The younger son of Emperor Akihito, Prince Akishino, along with his wife Princess Kiko, also attended the ceremony and offered incense at the mausoleum.

The day was named a "Day of Peace" by the Tokyo Metropolitan Government and another ceremony at its premises in the afternoon was attended by, among others, Caroline Kennedy, U.S. Ambassador to Japan.

Following the March 10 bombings of Tokyo, and ahead of the final atomic attacks on Hiroshima and Nagasaki, which are the first, and, to date, only nuclear attack on one country by another, the U.S. continued with an aerial campaign that saw 157,000 tons of bombs dropped on multiple Japanese cities across Japan, according to the U.S. Strategic Bombing Survey. Sixty percent of the capital Tokyo was destroyed during this extended campaign.

Following the Aug. 6 atomic-bomb attack on Hiroshima which claimed the lives of 80,000 people and the bombing of Nagasaki three days later which killed 40,000 people, Japan finally surrendered on Aug. 15, 1945.

Abe's pledge Tuesday to contribute to peace and face up to Japan's wartime history squarely, comes a day after visiting German leader Angela Merkel suggested that Abe take a leaf out of Germany's history in how to deal with a tainted wartime history and truly make amends with those victimized at its hands and work hard toward being reaccepted by the international community.
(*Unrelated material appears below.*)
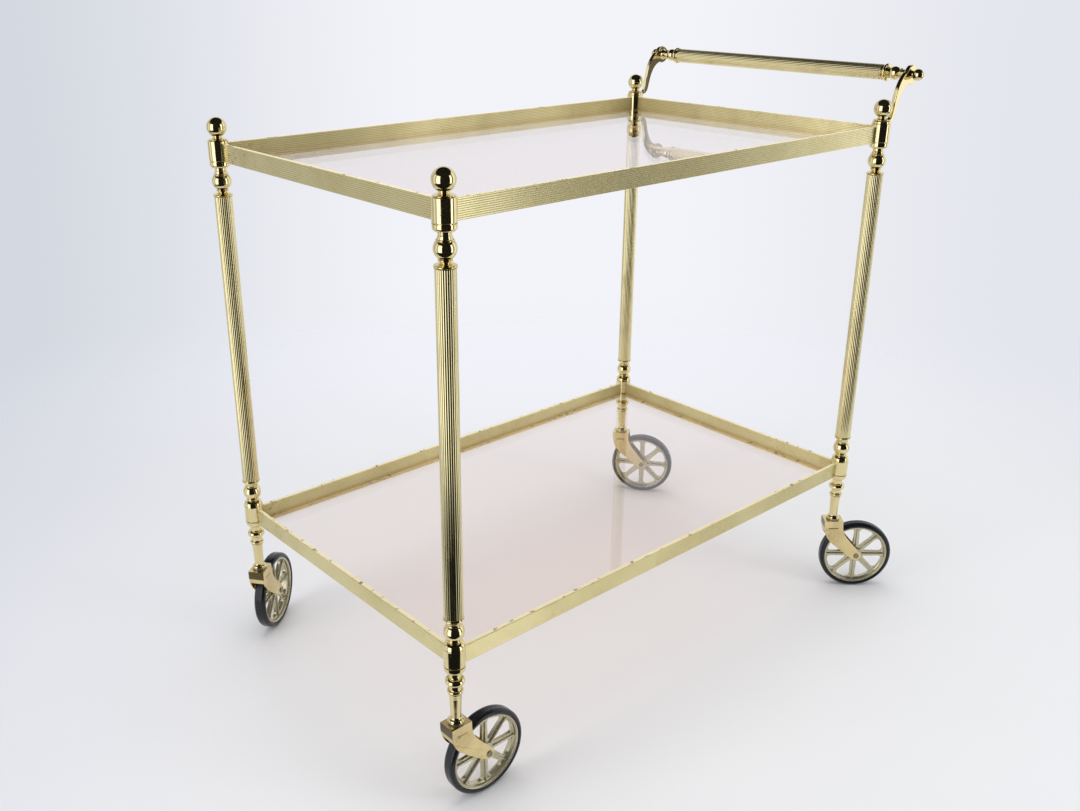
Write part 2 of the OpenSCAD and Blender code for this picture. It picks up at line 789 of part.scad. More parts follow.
// Cast bracket: a foot clamped under the finial, a swept arm and a round eye
module bracket(c) {
    steps = 20;
    xy = corner_xy(c);
    color(brass) translate([xy[0] - mid_x, xy[1] - mid_y, up_post_top_z]) difference() {
        union() {
            cylinder(d = post_d - 1.6, h = bracket_foot_t);
            translate([0, -bracket_w / 2, 0]) cube([13.2, bracket_w, bracket_foot_t]);
            translate([0, bracket_w / 2, 0]) rotate([90, 0, 0]) linear_extrude(bracket_w) {
                polygon(concat([for (i = [0 : steps]) arm_side(i / steps, 1)],
                    [for (i = [steps : -1 : 0]) arm_side(i / steps, -1)]));
                translate([grip_out, grip_rise]) circle(r = bracket_eye_r);
            }
        }
        translate([0, 0, -1]) cylinder(d = rod_d + 2 * rod_clear, h = bracket_foot_t + 2);
        translate([grip_out, bracket_w, grip_rise]) rotate([90, 0, 0])
            cylinder(d = rod_d + 2 * rod_clear, h = 2 * bracket_w);
    }
}

// Small ball nuts that close the handle's ends
module end_balls() {
    color(brass) on_grip_axis() for (s = [0, 1]) mirror([0, 0, s])
        translate([0, 0, half_y + bracket_w / 2]) difference() {
            union() {
                cylinder(d = 9.4, h = 4);
                translate([0, 0, end_ball_gap + end_ball_d / 2]) sphere(d = end_ball_d);
            }
            translate([0, 0, -1]) cylinder(d = rod_d + 2 * rod_clear, h = tenon_h + 1.3);
        }
}

// ---- Nodes ---------------------------------------------------------------

finial("near");  // near_finial
upper_post("near");  // near_post
leg("near");  // near_leg
lower_post("near");  // near_low_post
stem("near");  // near_stem
fork("near");  // near_fork
axle("near");  // near_axle
wheel("near");  // near_wheel
tyre("near");  // near_tyre
finial("left");  // left_finial
upper_post("left");  // left_post
leg("left");  // left_leg
lower_post("left");  // left_low_post
stem("left");  // left_stem
fork("left");  // left_fork
axle("left");  // left_axle
wheel("left");  // left_wheel
tyre("left");  // left_tyre
finial("right");  // right_finial
upper_post("right");  // right_post
leg("right");  // right_leg
lower_post("right");  // right_low_post
stem("right");  // right_stem
fork("right");  // right_fork
axle("right");  // right_axle
wheel("right");  // right_wheel
tyre("right");  // right_tyre
finial("far");  // far_finial
upper_post("far");  // far_post
leg("far");  // far_leg
lower_post("far");  // far_low_post
stem("far");  // far_stem
fork("far");  // far_fork
axle("far");  // far_axle
wheel("far");  // far_wheel
tyre("far");  // far_tyre
upper_turnings();
lower_turnings();
leg_rods();
swivel_races();
long_rail(-1, up_rail_z);  // top_front_rail
long_rail(1, up_rail_z);  // top_back_rail
short_rail(-1, up_rail_z);  // top_left_rail
short_rail(1, up_rail_z);  // top_right_rail
long_rail(-1, low_rail_z);  // low_front_rail
long_rail(1, low_rail_z);  // low_back_rail
short_rail(-1, low_rail_z);  // low_left_rail
short_rail(1, low_rail_z);  // low_right_rail
rail_screws();
glass_pads();
glass(up_rail_z);  // top_glass
glass(low_rail_z);  // low_glass
grip_tube();
grip_collars();
grip_rod();
bracket("right");  // right_bracket
bracket("far");  // far_bracket
end_balls();
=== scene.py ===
"""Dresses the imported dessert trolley: turned and reeded brass, smoked glass and spoked casters.

Sizes are in millimetres and repeat the part's own driving dimensions; a place is in metres, and
comes from the frame.
"""

import json
import logging
import math
from dataclasses import dataclass, replace
from enum import Enum
from typing import Callable, Iterable, Optional, Sequence, Union

import bpy
from mathutils import Matrix, Vector


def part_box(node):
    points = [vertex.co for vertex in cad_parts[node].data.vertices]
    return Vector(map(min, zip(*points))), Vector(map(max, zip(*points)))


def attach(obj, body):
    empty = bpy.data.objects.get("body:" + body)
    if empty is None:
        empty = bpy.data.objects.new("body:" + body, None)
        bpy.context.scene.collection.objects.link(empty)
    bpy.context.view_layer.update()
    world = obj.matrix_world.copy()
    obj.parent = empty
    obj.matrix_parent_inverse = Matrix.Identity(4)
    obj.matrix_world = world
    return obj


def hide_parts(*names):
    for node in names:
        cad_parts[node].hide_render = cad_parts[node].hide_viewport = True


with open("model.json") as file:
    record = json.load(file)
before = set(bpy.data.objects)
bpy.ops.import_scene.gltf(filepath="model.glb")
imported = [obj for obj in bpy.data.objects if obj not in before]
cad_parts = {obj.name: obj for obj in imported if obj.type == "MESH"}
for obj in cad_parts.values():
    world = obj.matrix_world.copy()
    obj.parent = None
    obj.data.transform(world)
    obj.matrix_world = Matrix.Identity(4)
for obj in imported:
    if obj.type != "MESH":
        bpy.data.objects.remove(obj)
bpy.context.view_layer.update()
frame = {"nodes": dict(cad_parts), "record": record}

log = logging.getLogger("trolley")

MM = 0.001
FULL_TURN = 2 * math.pi
Point = tuple[float, float]
Piece = bpy.types.Object
Face = bpy.types.MeshPolygon
Socket = bpy.types.NodeSocket
Material = bpy.types.Material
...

Merkel on Tuesday also said that Japan needed to settle the outstanding issue of its forcible conscription and coercion of sex slaves (or comfort women as they are euphemistically known) who were forced to work in military brothels and service the Japanese Imperial Army during the war.

Regarding Abe's much-watched war anniversary statement, Shinichi Kitaoka, acting chief of an expert panel selected to advise Abe on crafting the statement, said Tuesday that the prime minister should acknowledge that Japan waged "a war of invasion" and that the statement should contain this wording.

A diluted or whitewashed version of the statement on the 70th anniversary of the end of WWII, would drag relations in the Asia Pacific region to possibly irrevocable lows and potential see Japan alienated by the international community.